Bölgesel teşvik sisteminde illerin yerleri değişti. 5084 kapsamına giren illerin bir kısmı 3. bölgeye çıktı, bir kısmı 5. bölgeye gitti. Böyle bir durumda haksız rekabet oluşacak. Bu konuda raporumuzu aktardık. Milletvekillerimizden ve il başkanlarımızdan da bu konuda ciddi talepler gelmişti. 5084 uzatılmayacak. Sayın Başbakanımızın da bugünkü talimatı bu şekilde olmuştur. Yeni Teşvik Sistemimiz devam edecek, 5084 uygulanmayacak. 5084 zaten başka problemler de getirdi. Birçok firma, firmasını kapatıp 5084 olan illere sadece taşıma olarak gitti. Dolayısıyla yeni bir yatırım ortaya çıkmadı" dedi.
Bakan Çağlayan, 20 Haziran'da uygulamaya geçen yeni teşvik sistemi ile 23.7 milyar TL yatırım teşvik belgesi verdiklerini belirterek, 78 bin 800 kişinin de istihdam yapılacağını öngördüklerini ifade etti. Cari açıkla ilgili de bilgi veren Çağlayan, "Türkiye, 2012 yılının ilk 9 ayında geçen yılın ilk 9 ayına göre 21.3 milyar dolar cari açığını azaltan bir ülke oldu. Türkiye eskiden ithalatını azaltarak cari açığını düşürürdü.

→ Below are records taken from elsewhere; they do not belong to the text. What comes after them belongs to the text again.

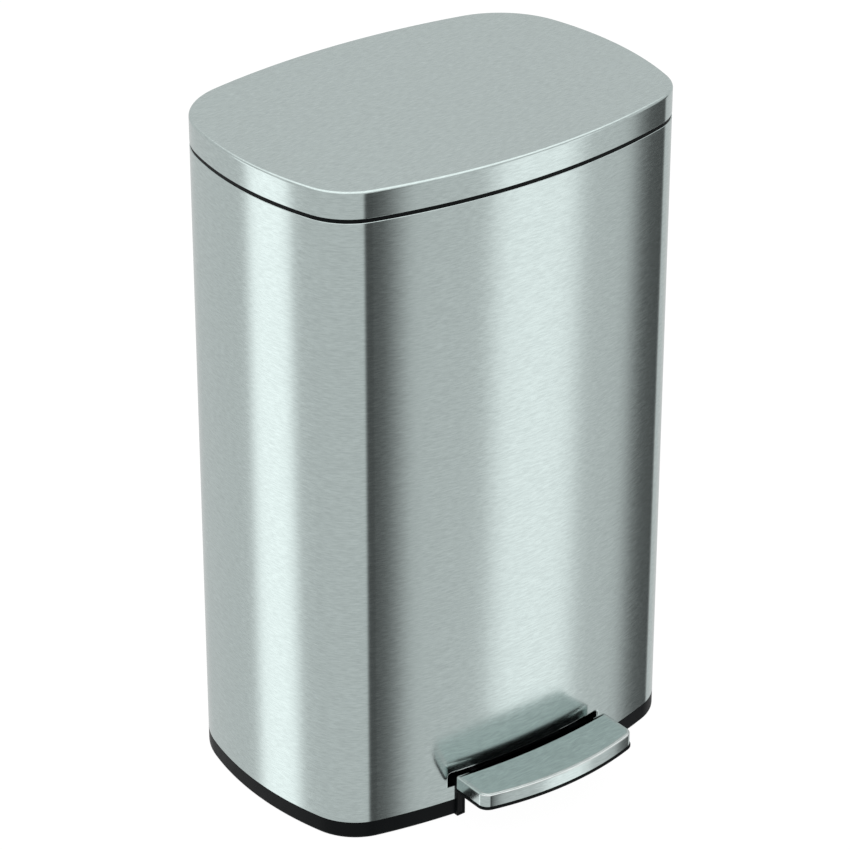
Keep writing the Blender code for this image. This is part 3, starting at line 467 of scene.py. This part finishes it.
def scaled(colour, factor):
    return tuple(c * factor for c in colour)


def brushed_steel(name, colour, roughness, anisotropy, grain, across, contrast=0.10):
    """Brushed stainless sheet: fine scratches run along the grain and smear reflections across it."""
    material, shader = new_material(name, colour, 1.0, roughness)
    tree = material.node_tree
    scratches = noise(tree, 1.0, detail=4.0, stretch=grain)
    tint(
        tree,
        scratches,
        shader.inputs["Base Color"],
        scaled(colour, 1 - contrast),
        scaled(colour, 1 + contrast),
    )
    vary(tree, scratches, shader.inputs["Roughness"], roughness * 0.90, roughness * 1.10)
    bump(tree, scratches, shader, 0.05, 0.00002)
    shader.inputs["Anisotropic"].default_value = anisotropy
    direction = tree.nodes.new("ShaderNodeCombineXYZ")
    for axis, value in zip("XYZ", across):
        direction.inputs[axis].default_value = value
    to_world = tree.nodes.new("ShaderNodeVectorTransform")
    to_world.vector_type = "VECTOR"
    to_world.convert_from = "OBJECT"
    to_world.convert_to = "WORLD"
    tree.links.new(direction.outputs["Vector"], to_world.inputs["Vector"])
    tree.links.new(to_world.outputs["Vector"], shader.inputs["Tangent"])
    return material


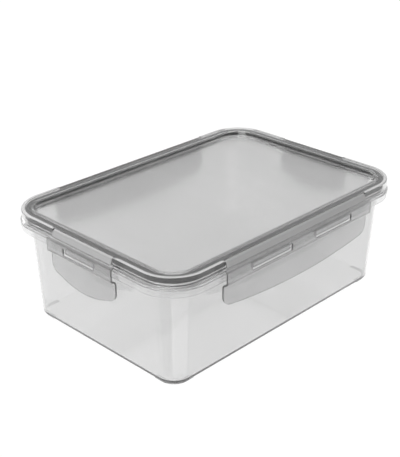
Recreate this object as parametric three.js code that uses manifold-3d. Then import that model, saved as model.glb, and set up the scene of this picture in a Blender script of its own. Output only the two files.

Ama şimdi ilk 9 ayda cari açıktaki azalmanın 15.7 milyar dolarını ihracat fazlasıyla yaptık. İthalatın katkısı ise sadece 4.9 milyar dolar oldu" dedi.
BAĞDAT İLE KRİZ
Enerji Bakanı Taner Yıldız'ın önceki gün Erbil'e gitmek üzere havalanan uçağına uçuş izni verilmemesini değerlendiren Bakan Çağlayan, "Sayın Bakanımıza yapılan hareket siyasi edebin çok çok dışında olan bir harekettir. Bu olayı, Kuzey Irak ile merkezi hükümet arasındaki problemin ortaya çıkarmış olduğu bir sorun olarak görmek istediğimi ifade etmek istiyorum. Türkiye, Irak'ın her zaman birliğinden, beraberliğinden, tekliğinden yana olmuştur ve biz ilk Yüksek Düzeyli Stratejik İşbirliği Konseyi toplantılarını geliştirmiş olduğumuz ülkedir. Bu konuda hükümetimizin, ülkemizin Irak ile ilgili tutumu düşüncelerinde hiçbir değişiklik olmamıştır, olmayacaktır. Ama Irak'ın kendisinde maalesef bugün siyasi istikrarsızlık vardır, siyasi problem vardır. Bugün maalesef Irak'ta mevcut hükümet siyasi sistemi ayrıştıran bir yapıya dönüşmüştür. Ümidimiz, isteğimiz Irak'ın bir an önce siyasi istikrara kavuşmasıdır” diye konuştu.